EXERCISE INSTRUCTIONS — Copy out, unchanged, every line from the start of the records to the line that contains "return material", and stop there.

Rows from a 3D modeling dataset
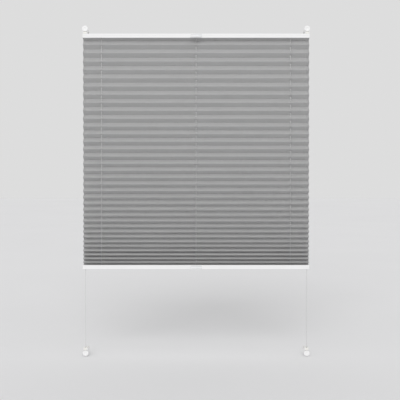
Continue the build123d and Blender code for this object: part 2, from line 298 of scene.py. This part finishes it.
def braided_polyester():
    """A plaited sleeve: strands cross both ways every 0.7 mm, pale, with darker gaps between them."""
    strand = 0.0007
    material, tree, output = new_material("braided_polyester_cord")
    place = add(tree, "TexCoord", {}).outputs["Object"]
    mirrored = add(tree, "Mapping", {"Vector": place, "Scale": (1.0, 1.0, -1.0)}).outputs["Vector"]
    heights = [
        add(
            tree,
            "TexWave",
            {"Vector": vector, "Scale": TEX_DIAGONAL_BAND / strand, "Distortion": 0.0},
            bands_direction="DIAGONAL",
        ).outputs["Fac"]
        for vector in (place, mirrored)
    ]
    plait = add(tree, "Math", {0: heights[0], 1: heights[1]}, operation="MAXIMUM").outputs["Value"]
    bump = add(tree, "Bump", {"Height": plait, "Distance": 0.0001, "Strength": 0.7})
    rough = add(tree, "MapRange", {"Value": plait, "To Min": 0.75, "To Max": 0.6})
    principled = add(
        tree,
        "BsdfPrincipled",
        {
            "Base Color": between(tree, plait, "#b2b2b2", "#d6d6d6"),
            "Roughness": rough.outputs["Result"],
            "Normal": bump.outputs["Normal"],
            "IOR": 1.5,
            "Sheen Weight": 0.1,
        },
    )
    tree.links.new(principled.outputs["BSDF"], output.inputs["Surface"])
    return material


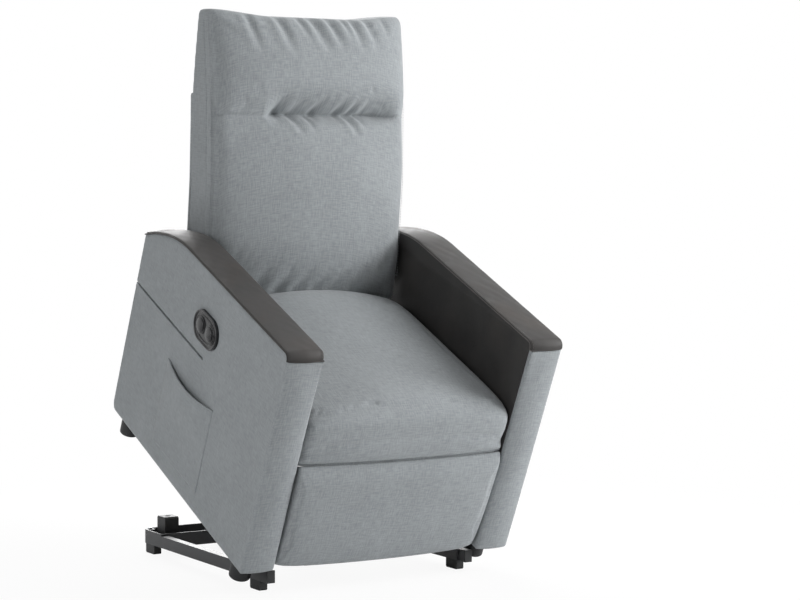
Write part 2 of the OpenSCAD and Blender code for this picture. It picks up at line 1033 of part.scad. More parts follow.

ANSWER IN FULL —
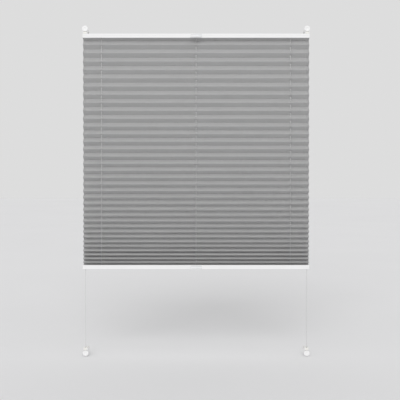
Continue the build123d and Blender code for this object: part 2, from line 298 of scene.py. This part finishes it.
def braided_polyester():
    """A plaited sleeve: strands cross both ways every 0.7 mm, pale, with darker gaps between them."""
    strand = 0.0007
    material, tree, output = new_material("braided_polyester_cord")
    place = add(tree, "TexCoord", {}).outputs["Object"]
    mirrored = add(tree, "Mapping", {"Vector": place, "Scale": (1.0, 1.0, -1.0)}).outputs["Vector"]
    heights = [
        add(
            tree,
            "TexWave",
            {"Vector": vector, "Scale": TEX_DIAGONAL_BAND / strand, "Distortion": 0.0},
            bands_direction="DIAGONAL",
        ).outputs["Fac"]
        for vector in (place, mirrored)
    ]
    plait = add(tree, "Math", {0: heights[0], 1: heights[1]}, operation="MAXIMUM").outputs["Value"]
    bump = add(tree, "Bump", {"Height": plait, "Distance": 0.0001, "Strength": 0.7})
    rough = add(tree, "MapRange", {"Value": plait, "To Min": 0.75, "To Max": 0.6})
    principled = add(
        tree,
        "BsdfPrincipled",
        {
            "Base Color": between(tree, plait, "#b2b2b2", "#d6d6d6"),
            "Roughness": rough.outputs["Result"],
            "Normal": bump.outputs["Normal"],
            "IOR": 1.5,
            "Sheen Weight": 0.1,
        },
    )
    tree.links.new(principled.outputs["BSDF"], output.inputs["Surface"])
    return material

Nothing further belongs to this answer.